3.  Kagan is Weak on Abortion Rights

This is a critique that puzzles me the most.  While a domestic policy aide to President Clinton, Kagan sent the President a memo urging him to endorse a ban on late-term abortions sponsored by Senator Tom Daschle.  Daschle’s amendment was not as restrictive as other measures in the Senate, and the move was a strategic measure designed as a way to defeat the more restrictive measure and insulate President Clinton from having to exercise a Presidential veto.  Yet, this memo is being used against Kagan as proof that she would sacrifice women’s health issues or, worse yet, be the vote that could overturn Roe v. Wade.

This critique misses a few key points.  First, there is an enormous difference between crafting positions of policy and strategy and judging the law.  Kagan has already come out and stated, unequivocally, her support for stare decisis, which in the world of judicial confirmations means an unwillingness to overturn precedent like Roe.  Second, the advice given to President Clinton was designed to try and prevent an even more restrictive abortion measure from passing and insulate her boss, which suggests a woman trying to strike a difficult balance between remaining true to her values and doing her job effectively. Ultimately the more restrictive measure was passed by the Republican Congress, but did not become law because of a Presidential veto.  So, while she couldn’t protect President Clinton from having to use what some saw as a controversial veto, the abortion measure did not become law.  In fact, it wasn’t until the Bush administration, with the help of the Roberts Court that the Partial-Birth Abortion Ban became law.  To suggest that Kagan was anything other than trying to protect a woman’s right to chose is quite simply, absurd.
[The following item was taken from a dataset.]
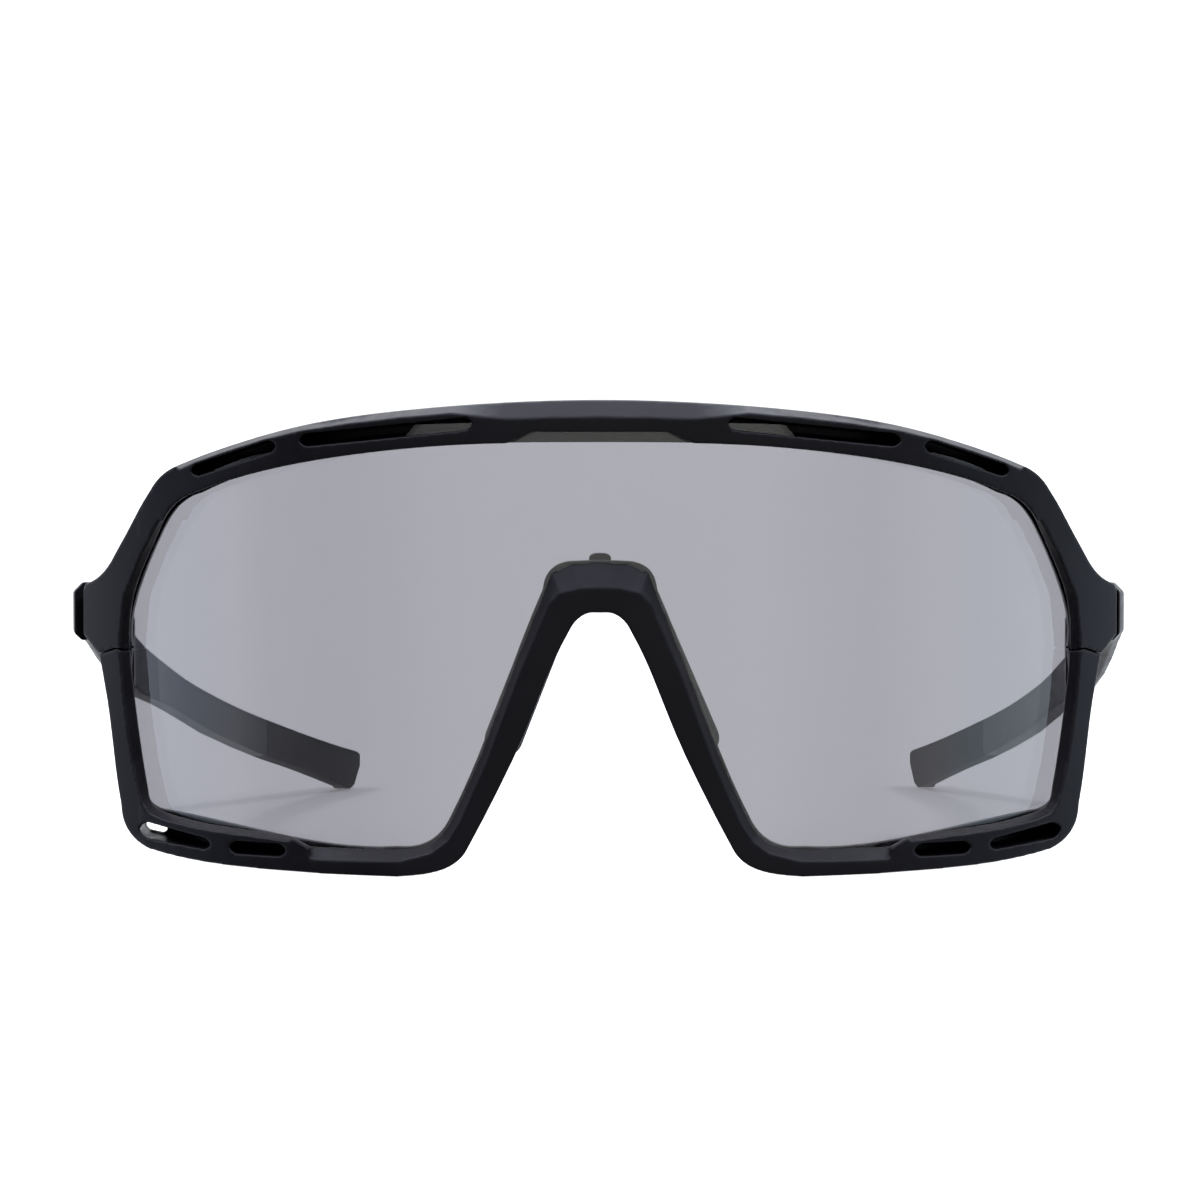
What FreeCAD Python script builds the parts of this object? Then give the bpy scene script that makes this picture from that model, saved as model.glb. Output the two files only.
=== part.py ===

4.  Kagan as Solicitor General has Argued Bad Law

Finally, those on the left have looked at the cases involving Solicitor General and have criticized her for the continuation by the Obama administration of Bush era detention policy.  This critique misunderstands the role of the Solicitor General and shows, much like the arguments against her time at Harvard, a misunderstanding of the nature of institutional leadership.

The Solicitor General’s job is to advance the position of the administration before the Court.  In the case of many detention decisions, these cases originated in the Bush White House.  Some were abandoned by the Obama administration, while others were not.  Those that were pressed contained reasonable arguments in support of continued detention of specific individuals or of already-etablished FISA powers.  To maintain these positions before the Court is exactly what Solicitor Kagan is supposed to do.

As a vocal critic of many of these policies I am among the left that has felt left behind by the Obama administration’s persistence that executive authority has a broad reach.  But that is an issue to take up with the President, not his lawyer.

As we get closer to possible confirmation of Kagan I assume the critiques will get sharper and the need for explanation more pressing.  Demanding Elena Kagan clearly articulate her positions on executive authority, privacy, and the rule of law is an exercise I look forward to, from both the right and the left.  But what has been charged at her so far has been far from that–rather, it’s been nothing more than politics as usual and, like politics as usual, has yielded little more than sound bites and spin.